Operant Conditioning

We’ve all used operant conditioning. Just admit it. You know, when you take someone into a plain white room and hook them up to electrodes and then start–wait, what??!?!

No, not that.

As it applies to UX, operant conditioning is when an application attempts to change the frequency of specific user behaviors. Things like confirmation modals, success and zero states, some kinds of error messages, form validation, etc. It comes in several varieties but I want to quickly hit on three common ones:

Positive Reinforcement

Rewards, payouts, praise, humor and value are all forms of positive reinforcement that encourage users to continue to do whatever-they-just-did to get more. It’s the addition (positive) of something wanted.

Negative Reinforcement

Contrary to the colloquial understanding, negative reinforcement is not punishment. Silencing the alarm, hiding the error state, removing the danger, and opening the path are all forms of negative reinforcement that encourage users to continue to do whatever-they-just-did. It’s the removal (negative) of something unwanted. 

Punishment = Bad

Not going to say a lot here because computers should not be used for punishment. Like the first law of robotics, applications should not harm humans. Don’t do this or… or… you’ll be punished? But to be clear, punishment is the addition something bad or the removal of something good as a consequence for specific behaviors.

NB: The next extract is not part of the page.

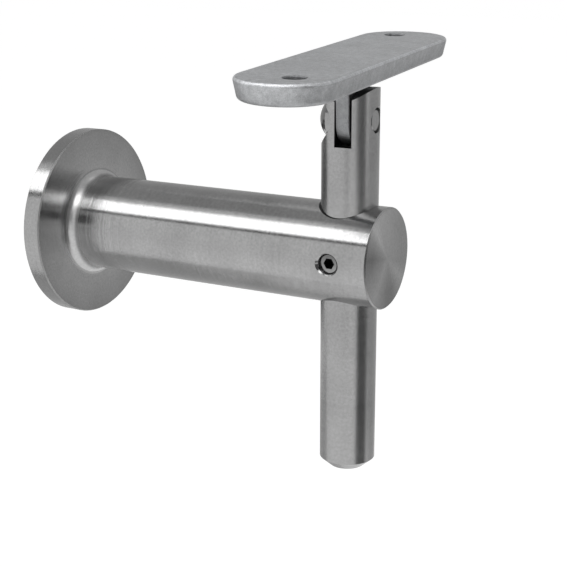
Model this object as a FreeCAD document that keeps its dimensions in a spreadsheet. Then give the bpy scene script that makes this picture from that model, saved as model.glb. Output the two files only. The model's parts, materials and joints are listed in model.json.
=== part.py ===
"""Adjustable handrail bracket in stainless steel, fixed to a wall.

Five real pieces, in millimetres, +Z up, with the origin at the centre of the
flange's back face:
  wall_arm      flange and arm, turned from one bar along +X
  set_screw     grub screw that clamps the rod in the arm's cross bore
  support_rod   upright rod with a fork at its top
  pivot_screw   screw through the fork, on which the saddle tilts
  saddle        cast oblong plate with a tongue, screwed under the handrail
"""
import FreeCAD, Part
import os
import re

from FreeCAD import Vector
import Sketcher

doc = FreeCAD.newDocument("handrail_bracket")

X, Z = Vector(1, 0, 0), Vector(0, 0, 1)
ORIGIN = "create(<<vector>>; 0; 0; 0)"

# ---------------------------------------------------------------- the sizes
SIZES = {
    # wall arm
    "flange_diameter": 50,
    "flange_thickness": 5,
    "arm_diameter": 25,
    "arm_reach": 92,
    "root_fillet": 2.5,
    "edge_break": 0.3,
    "rod_from_arm_end": 10.2,
    "wall_thread_diameter": 6.8,
    "wall_thread_depth": 25,
    # rod and fork
    "rod_diameter": 14,
    "rod_slip": 0.08,
    "rod_below_arm_axis": 55.3,
    "rod_end_chamfer_width": 2.5,
    "rod_end_chamfer_height": 2.2,
    "pivot_height": 33.2,
    "rod_swivel": 4,
    "fork_slot": 4.2,
    "slot_shift": 0.7,
    "slot_cutter_diameter": 70,
    "slot_floor_below_pivot": 6.6,
    "ear_radius": 9.2,
    "ear_top_above_pivot": 7.85,
    # pivot screw
    "pivot_diameter": 6,
    "pivot_slip": 0.05,
    "thread_slip": 0.02,
    "shank_hole_slip": 0.15,
    "head_diameter": 10.5,
    "head_rim": 2,
    "head_dome": 2.85,
    "head_seat_from_axis": 2.5,
    "head_pocket_diameter": 13.2,
    "pivot_length": 8.8,
    "pivot_socket": 4,
    "pivot_socket_depth": 2.2,
    "thread_mouth_diameter": 6.8,
    "point_chamfer": 0.6,
    "seat_gap": 0.02,
    # set screw
    "grub_diameter": 5,
    "grub_length": 4,
    "grub_socket": 2.5,
    "grub_socket_depth": 2,
    "grub_mouth_diameter": 6.1,
    "grub_tip_gap": 0.05,
    # saddle
    "saddle_tilt": 2.3,
    "plate_lean": 1.5,
    "plate_length": 94.5,
    "plate_width": 23.2,
    "plate_thickness": 5.05,
    "plate_top_above_pivot": 15.4,
    "plate_draft": 12,
    "plate_top_round": 0.8,
    "plate_bottom_round": 1.2,
    "screw_hole_diameter": 5.6,
    "screw_hole_from_end": 9.5,
    "screw_hole_stagger": 5.6,
    "tongue_thickness": 3.5,
    "tongue_radius": 6.4,
    "tongue_shift": 0.4,
    "tongue_root_radius": 5.5,
    "tongue_edge_chamfer": 0.2,
}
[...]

Remember that punishment can only be marginally effective at stopping behavior, it can’t encourage behavior. As you know from your horrible experience with your second grade teacher, you never forget punishment. Not only is it a damaging method for changing behavior, once the punishment is removed, that behavior often returns! 

So What is Proper Reinforcement?

So the studies have been done. You can read more here, here and here and much of it applies to humans as well as lab rats. Everybody likes good things and hates bad things and there’s some morality here too: if you’re hoping to induce improper behavior in others, or worse, behavior that is good for you and bad for them? Stop reading now. 

But in software applications there are “good” behaviors and “bad” behaviors. Or more accurately, user actions that will get them the value they need and actions that will ultimately frustrate them. Incentivizing proper behavior is a smart thing and will actually contribute positively to the tenuous relationship humans often have with software.  And there is a real science to optimizing the change in behavior with proper reinforcement. While you might think that rewarding every “good” behavior is the best, it’s not. Users will actually have a higher response rate to reinforcement (e.g. start doing it sooner) and will have a slower extinction rate (e.g. will keep doing it) if the reinforcement is variable, both in time and frequency. In short, this means that we shouldn’t reward our users every time, but closer to about 50% of the time.

Key Takeaways

  1. Help users find their value by reinforcing supporting actions (e.g. the animation of a lock icon turning unlocked)
  2. Never punish
  3. Mix up the reinforcement (e.g. don’t toast “Good job!” every time)